» **The request**
Reproduce the complete listing without any deviation.

» **Listed entries**
-*-*-

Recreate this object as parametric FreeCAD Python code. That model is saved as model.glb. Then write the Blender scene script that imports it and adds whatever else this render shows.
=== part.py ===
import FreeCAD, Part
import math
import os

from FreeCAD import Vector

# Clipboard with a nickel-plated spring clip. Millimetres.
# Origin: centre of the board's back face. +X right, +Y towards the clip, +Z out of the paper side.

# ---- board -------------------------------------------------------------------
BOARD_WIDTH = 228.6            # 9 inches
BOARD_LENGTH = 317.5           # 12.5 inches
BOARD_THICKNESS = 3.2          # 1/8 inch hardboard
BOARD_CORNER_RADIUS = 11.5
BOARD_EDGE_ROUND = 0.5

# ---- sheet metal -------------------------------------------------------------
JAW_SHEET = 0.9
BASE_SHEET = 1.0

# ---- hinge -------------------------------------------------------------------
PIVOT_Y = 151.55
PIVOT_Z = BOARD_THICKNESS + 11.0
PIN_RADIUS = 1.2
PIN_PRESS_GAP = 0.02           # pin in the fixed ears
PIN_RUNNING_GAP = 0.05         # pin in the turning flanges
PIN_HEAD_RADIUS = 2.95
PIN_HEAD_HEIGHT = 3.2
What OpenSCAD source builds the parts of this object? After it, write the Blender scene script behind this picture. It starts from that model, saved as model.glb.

-*-*-

» **Solution for this exercise**
Recreate this object as parametric FreeCAD Python code. That model is saved as model.glb. Then write the Blender scene script that imports it and adds whatever else this render shows.
=== part.py ===
import FreeCAD, Part
import math
import os

from FreeCAD import Vector

# Clipboard with a nickel-plated spring clip. Millimetres.
# Origin: centre of the board's back face. +X right, +Y towards the clip, +Z out of the paper side.

# ---- board -------------------------------------------------------------------
BOARD_WIDTH = 228.6            # 9 inches
BOARD_LENGTH = 317.5           # 12.5 inches
BOARD_THICKNESS = 3.2          # 1/8 inch hardboard
BOARD_CORNER_RADIUS = 11.5
BOARD_EDGE_ROUND = 0.5

# ---- sheet metal -------------------------------------------------------------
JAW_SHEET = 0.9
BASE_SHEET = 1.0

# ---- hinge -------------------------------------------------------------------
PIVOT_Y = 151.55
PIVOT_Z = BOARD_THICKNESS + 11.0
PIN_RADIUS = 1.2
PIN_PRESS_GAP = 0.02           # pin in the fixed ears
PIN_RUNNING_GAP = 0.05         # pin in the turning flanges
PIN_HEAD_RADIUS = 2.95
PIN_HEAD_HEIGHT = 3.2
What OpenSCAD source builds the parts of this object? After it, write the Blender scene script behind this picture. It starts from that model, saved as model.glb.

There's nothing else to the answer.